● Short task
Lift out, unaltered, the lines of the material below between the line holding "obj.parent = empty" and the line holding "before = set(bpy.data.objects)", counting both.

● Data entries
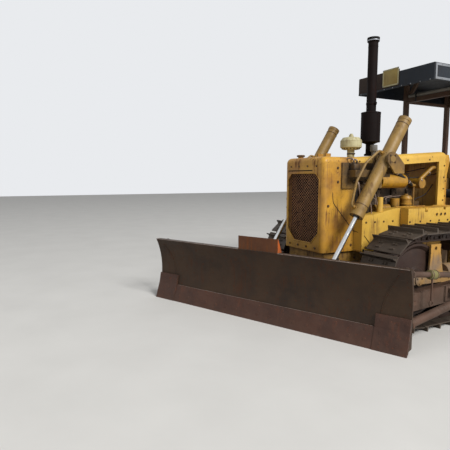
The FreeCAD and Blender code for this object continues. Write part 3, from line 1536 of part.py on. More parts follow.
# upright ribs between bottom box and top channel
for u in (-1120, -760, -400, 400, 760, 1120):
    corners = ((top_back - 8, HIGH - 65), (125, 560), (118, 195))
    stiff.append(backed(u - 8, u + 8, 195, HIGH - 65, corners))
strut_u = HALF - S.strut_inset.number
for sign in (-1, 1):
    u = sign * strut_u
    end = sign * HALF
    ends = sorted((end, end - sign * 16))
    stiff.append(backed(ends[0], ends[1], 40, HIGH, ((top_back, HIGH), (125, 560), (125, 40))))
    for height in (S.strut_upper.number, S.strut_lower.number):
        start = face_at(height) + SKIN - 2
        reach = S.strut_out.number + 40
        for low in (height - 48, height + 32):
            stiff.append(blade_box(u - 32, u + 32, start, reach, low, low + 16))
# centre brackets over and under the push frame's point
turn = math.radians(S.blade_angle.number)
pin_n = (S.blade_ahead + pin_y - NOSE).number * math.cos(turn)
pin_u = pin_n * math.tan(turn)
for low in (S.beam_low.number - 26, S.beam_high.number + 4):
    start = face_at(low) + SKIN - 2
    stiff.append(blade_box(-110, 110, start, pin_n + 75, low, low + 22))
blade_solid = skin.multiFuse(stiff)
pin_hole = Part.makeCylinder(40.3, HIGH, Vector(pin_u, pin_n, 0), Vector(0, 0, 1))
blade_solid = blade_solid.cut(pin_hole)
for sign in (-1, 1):
    for height in (S.strut_upper.number, S.strut_lower.number):
        start = Vector(sign * strut_u, S.strut_out.number, height - 55)
        hole = Part.makeCylinder(20.3, 110, start, Vector(0, 0, 1))
        blade_solid = blade_solid.cut(hole)
node("moldboard", shape("Moldboard", on_blade(blade_solid)))

edge_z = S.edge_high.number
edge_n = face_at(edge_z)
length = math.hypot(edge_n, edge_z)
shift_n = -S.edge_thick.number * edge_z / length
shift_z = S.edge_thick.number * edge_n / length
edge_profile = ((0, 0), (edge_n, edge_z), (edge_n + shift_n, edge_z + shift_z), (shift_n, 0))
bit_n = face_at(S.bit_high.number)
bit_top = S.bit_high.number
bit_profile = (
    (0, 0),
    (edge_n, edge_z),
    (bit_n, bit_top),
    (bit_n - 22, bit_top + 4),
    (edge_n - 26, edge_z + 6),
    (-24, 0),
)
inner = HALF - S.bit_long.number
cutting = [
    along_blade(edge_profile, -inner, inner),
    along_blade(bit_profile, -HALF, -inner),
    along_blade(bit_profile, inner, HALF),
]
node("cutting_edge", shape("CuttingEdge", on_blade(cutting[0].multiFuse(cutting[1:]))))

guard_half = S.guard_plate_half.number
guard_high = S.guard_plate_high.number
top_n = face_at(HIGH) + 2
spill = [blade_box(-guard_half, guard_half, top_n, top_n + 12, HIGH, HIGH + guard_high)]
for sign in (-1, 1):
    x = sign * guard_half
    plate_top = HIGH + guard_high
    gusset = ((top_n, HIGH), (top_n + 90, HIGH), (top_n + 14, plate_top), (top_n, plate_top))
    spill.append(along_blade(gusset, min(x, x - sign * 12), max(x, x - sign * 12)))
node("spill_guard", shape("SpillGuard", on_blade(spill[0].multiFuse(spill[1:]))))

# Struts from the push arms' lugs to the blade's ends


for side, word in SIDES:
    back = S.lug_rear if side > 0 else S.lug_front
    rear_x = side * (ARM_OUT + S.lug_out)
    rear_y = NOSE + back
    middle = arm_middle(back)
    pieces = []
    lug_low = middle + LUG_RISE
    eye_half = S.strut_eye.number / 2
    above = lug_low + S.lug_thick.number + 4 + eye_half
    below = lug_low - 4 - eye_half
    strut_rows = ((S.strut_upper, above, 28, "upper"), (S.strut_lower, below, 42, "lower"))
    for height, centre_z, radius, tag in strut_rows:
        front_point = BLADE.multVec(Vector(side * strut_u, S.strut_out.number, height.number))
        rear_point = vec(rear_x, rear_y, centre_z)
        line = rear_point - front_point
        unit = Vector(line).normalize()
        tube = Part.makeCylinder(radius, line.Length - 120, front_point + unit * 60, unit)
        for point, start in ((front_point, 20), (rear_point, -100)):
            tube = tube.fuse(Part.makeCylinder(40, 60, point - Vector(0, 0, 30), Vector(0, 0, 1)))
            tube = tube.fuse(Part.makeCylinder(22, 80, point + unit * start, unit))
        tube = tube.fuse(Part.makeCylinder(20, 96, front_point - Vector(0, 0, 48), Vector(0, 0, 1)))
        if tag == "upper":
            # the pin through both rear eyes and the lug belongs to the upper strut
            foot = below + eye_half + 0.3
            pin_length = centre_z + eye_half + 12 - foot
            pin_foot = vec(rear_x, rear_y, foot)
            tube = tube.fuse(Part.makeCylinder(S.strut_pin.number, pin_length, pin_foot, Vector(0, 0, 1)))
            middle_point = front_point + unit * (line.Length * 0.22)
            tube = tube.fuse(Part.makeCylinder(44, 110, middle_point, unit))
            # turning handle that hangs from the adjuster
            hang = middle_point + unit * 55 - Vector(0, 0, 270)
            tube = tube.fuse(Part.makeCylinder(9, 240, hang, Vector(0, 0, 1)))
        pieces.append(shape("Strut" + word + tag, tube))
    node("struts_" + word, group("Struts" + word.title(), pieces))

doc.recompute()

problems = []
for thing in doc.Objects:
    if "Invalid" in thing.State or "Error" in thing.State:
        problems.append("%s is %s" % (thing.Name, thing.State))
for thing in NODES:
    if thing.Shape.isNull() or not thing.Shape.isValid() or not thing.Shape.Solids:
        problems.append("%s has no valid solid" % thing.Label)
if problems:
    raise RuntimeError("; ".join(problems))

os.makedirs("parts", exist_ok=True)
for thing in NODES:
    thing.Shape.exportStep("parts/%s.step" % thing.Label)
    print("%-20s %2d solids, %.4f m3" % (thing.Label, len(thing.Shape.Solids), thing.Shape.Volume / 1e9))
print(len(NODES), "nodes")
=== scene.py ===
# %% [markdown]
# # A weathered crawler tractor with an angling blade
#
# The machine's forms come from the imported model. This lesson dresses them: a camera and plain studio light,
# a finish for each surface, and the small things that steel machines carry, such as bolts, weld beads,
# mesh, pipes and cushions. Metres, -Y forward, +X the machine's left, +Z up.

# %% Load the frame
import json
import math

import bmesh
import bpy
from mathutils import Matrix, Vector
from mathutils.bvhtree import BVHTree


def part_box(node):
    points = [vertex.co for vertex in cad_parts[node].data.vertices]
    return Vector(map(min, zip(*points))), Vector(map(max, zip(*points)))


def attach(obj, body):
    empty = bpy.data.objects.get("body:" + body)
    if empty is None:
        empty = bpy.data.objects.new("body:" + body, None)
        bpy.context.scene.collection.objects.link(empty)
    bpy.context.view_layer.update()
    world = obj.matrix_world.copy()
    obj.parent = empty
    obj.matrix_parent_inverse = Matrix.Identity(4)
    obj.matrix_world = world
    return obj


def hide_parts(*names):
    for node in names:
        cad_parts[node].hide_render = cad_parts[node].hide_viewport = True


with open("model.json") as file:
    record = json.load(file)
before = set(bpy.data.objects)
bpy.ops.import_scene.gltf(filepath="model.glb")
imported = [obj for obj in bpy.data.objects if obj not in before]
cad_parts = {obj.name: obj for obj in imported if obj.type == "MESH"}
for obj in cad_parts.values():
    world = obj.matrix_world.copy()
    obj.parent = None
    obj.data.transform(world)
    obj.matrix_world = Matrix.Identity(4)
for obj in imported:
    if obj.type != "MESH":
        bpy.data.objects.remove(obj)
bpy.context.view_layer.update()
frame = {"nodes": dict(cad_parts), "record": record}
NODES = frame["nodes"]
NOSE = -1.225
LEFT, BACK, UP = Vector((1, 0, 0)), Vector((0, 1, 0)), Vector((0, 0, 1))
SIDES = ((1, "Left"), (-1, "Right"))

# %% [markdown]
# ## Camera
# The photograph looks at the machine's left front corner from head height. Position, heading and lens were
# solved from the blade's ground line, the nose and the track, so they are set here as numbers.

# %% Camera
CAMERA_AT = Vector((4.204, -4.444, 1.639))
HEADING, DOWNWARD = math.radians(62.613), math.radians(6.11)
LENS, SENSOR = 35.08, 36.0


def put(name, data):
    """A new object that holds this data, linked to the scene."""
    thing = bpy.data.objects.new(name, data)
    bpy.context.scene.collection.objects.link(thing)
    return thing


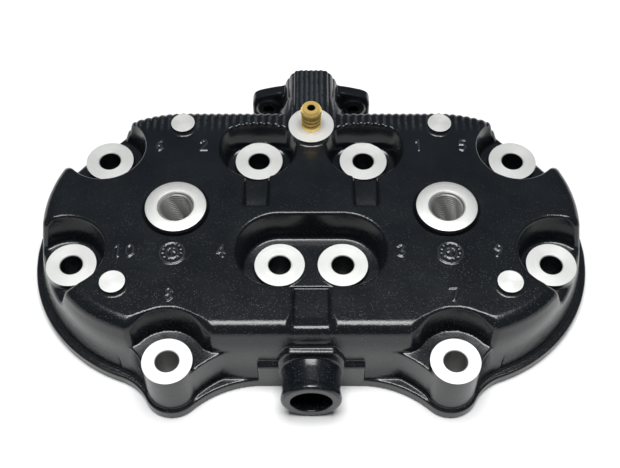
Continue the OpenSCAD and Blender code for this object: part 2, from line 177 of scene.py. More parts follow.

● Complete output
    obj.parent = empty
    obj.matrix_parent_inverse = Matrix.Identity(4)
    obj.matrix_world = world
    return obj


def hide_parts(*names):
    for node in names:
        cad_parts[node].hide_render = cad_parts[node].hide_viewport = True


with open("model.json") as file:
    record = json.load(file)
before = set(bpy.data.objects)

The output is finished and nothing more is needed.